I have worked on implementing a blockchain project before and some issues you will encounter are the following:

  • Hyperledger doesn't maintain smaller projects very well. My team was implementing Hyperledger Iroha for a mobile app driven blockchain project in Spring 2019, and it was very painful for me. The main reason was that outside Hyperledger Fabric, the other hyperledger projects don't have a strong community around them. When my team and I tried asking for help on various forums, we received no help. Its because there was a blockchain boom and bubble with 'get rich quick' mentality in 2017/2018 and these projects had engineers actively working back at that time. Today, its a different scenario and many startups used up their Seed and Series A funding with no subsequent venture funding to push them forward. Please start early. My team faced a lot of issues and had to spend hours looking at simple issues around setup and getting a basic sample project running.
  • Start early. My team and I tried to put 3 docker containers in AWS that ran Hyperledger Iroha, the frontend, and our backend node server. After lost of digging we found that Iroha had GRPC within the environment it was operating in. Connecting the 3 containers together and then making the routing work with the RPC within Hyperledger took a lot of time. I would highly suggest that you assign 1 person solely responsible to make sure the Hyperledger Indy example project setup works, the AWS setup works, the public and private routes within Hyperledger Indy are pointing to the endpoint (it wasn't obvious for my team), look into the APIs Indy gives you, and then how those APIs will connect to your project. That was my team's biggest problem in past.

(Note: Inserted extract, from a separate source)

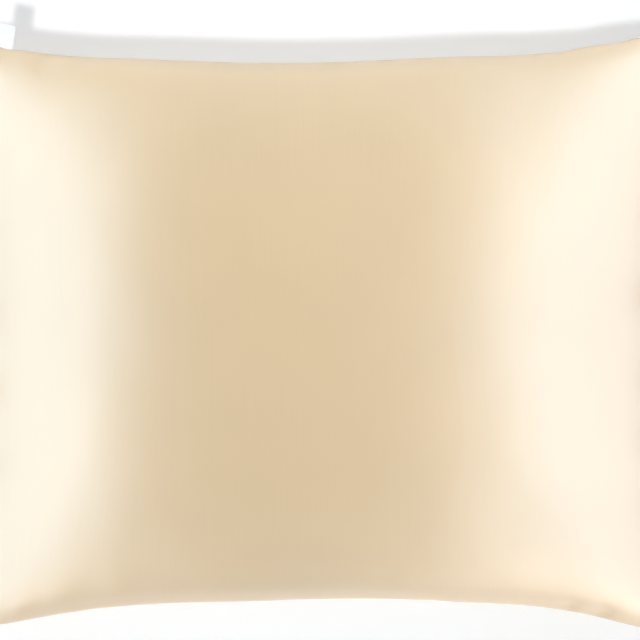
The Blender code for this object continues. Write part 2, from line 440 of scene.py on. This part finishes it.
def gatherCloth(mesh):
    # puckers and gathers, pressed in along the cloth's normals
    points = readPoints(mesh)
    corners = np.empty(len(mesh.loops), dtype=np.int32)
    mesh.loops.foreach_get("vertex_index", corners)
    pattern = np.empty(len(mesh.loops) * 2, dtype=np.float32)
    mesh.uv_layers["cutPattern"].data.foreach_get("uv", pattern)
    flat = np.zeros((len(points), 2))
    flat[corners] = pattern.reshape(-1, 2)
    u, v = flat[:, 0], flat[:, 1]
    a, b = spread(2 * u / case["cutLength"]), spread(2 * v / case["cutWidth"])
    isFace = points[:, 2] >= groundPlan(a, b)[2]
    normals = np.empty(len(points) * 3, dtype=np.float32)
    mesh.vertex_normals.foreach_get("vector", normals)
    depth = puckerDepth(points[:, 0], points[:, 1], isFace) + gatherDepth(u, v)
    depth[points[:, 2] < gathers["restsBelow"]] = 0
    points -= normals.reshape(-1, 3) * depth[:, None]
    points[:, 2] = np.maximum(points[:, 2], 0)
    writePoints(mesh, points)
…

I am not sure what planning on using but I suggest using crypto-js.

Other than those things, I don't see much issues. I am guessing the react, node, and DB parts won't be a big issue.

I am not trying to scare you, but seriously, Hyperledger was stressful enough that at one point I thought I won't graduate from undergrad because I was doing this as my senior project and the project won't work. In the end, we got it to kind of work.

Just start early. I don't know your team's background and you might have done this successfully in the past but I am just trying to help because no one warned my team of what we were getting ourselves into and the outcome wasn't very fulfilling for me.

Technical viability of the solutions: question about credential transfer

Hi PrIde,

I am guessing via APIs you will transfer the credentials between the issuing authority, the user, and the verifier organization.

I didn't see a UI diagram uploaded to your github repo in an image or pdf format, so it's not clear how you intend to transfer the 'credential key' between these parties.

I am guessing its like this?
Issuer -> SHA256 -> user gets the hashed key. The same key is also put into the blockchain. Then when the user gives the key to the verifying authority, the verifying authority checks for the key in the blockchain and if it matches, it transfer's the user's details to the verifying's authority?

I am not sure how this will work from the web UI side. Will there be a login and then the user has a pin to unlock the process to transfer the key to a list of organizations that will then verify the data in the blockchain?

What stops someone in the verification authority to use that key to go to the issuer and 'pretend' to be the user and update the user's information to something wrong? Or does the user get 2 keys from the issuer authority and the public key is what the user gives the verification authority and the private key is used by the user to update/alter information in the Issuer's system? The private key is then mapped to the SHA256 hash internally inside the Issuer's system?

In my undergrad project, my team and I had to think about some of these issues and the handling of the keys. It became cumbersome for us during implementation. I didn't see a UI design document on your repo so I don't know how it works so I raised this issue.

Technology Choice Overview and Suggestions

· Hyperledger Indy:

Aligned with the requirement of decentralized identity. Try to explore Fabric, since it's flexible and has companies and a larger developer community.

Look at this:
https://hyperledger-fabric.readthedocs.io/en/release-1.4/tutorials.html and you will see that Fabric and CouchDB has integration.

· Docker containers to simulate nodes:

Docker tool is not specified. Will you be using container orchestration tool such as Kubernetes, Mesos, Flocker?

· Python/Node based framework as backend language:

Node.JS is the better choice. This is because of cryptic.js and its use case relevance to your project since its related to identity and security.

· React/Angular based frontend

No UI design is shared by the team which makes it difficult to visualize how the frontend is going to look like.

Also, the tech stack mentions React/Angular based frontend, but in architecture diagram ReactJS logo is provided which makes technology choice more uncertain. According to me, if you prefer TypeScript then opt for Angular, if you need to build a single-page application then choose Vue. Angular is more self-sufficient and follows straight forward coding strategy, while React is more flexible, has fast learning curve and more stable compared to Angular. React help and developer community is wider.

· PostgreSQL/MariaDB as relational database:

Aligned with the requirement, but final choice is expected to be updated. The html link I posted above shows various tutorials around Fabric and CouchDB. I suggest you check the viability of using those for your project and check to see if the tutorials are enough for you. If they are, its a smoother path.

Business value: Why blockchain over SSO/AD?

Indeed a really nice idea of having a decentralized store of identifications for authentication but the problem statement could be articulated in a better way. I think using blockchain for authentication will increase user adoption and productivity rather than saying it will "provide granular control of identity information to any organization". self-sovereign identity would solve a lot of regulatory problems (like GDPR) for many organizations. Nicely explained in the following article Decentralized Identity: An alternative to password-based authentication.

Current authentication systems using SSO and AD are quite secure and provides organization control over what data to be shared with third-party service providers. So why would any organization adopt for decentralized authentication? Will this Implementation discard password-based authentication?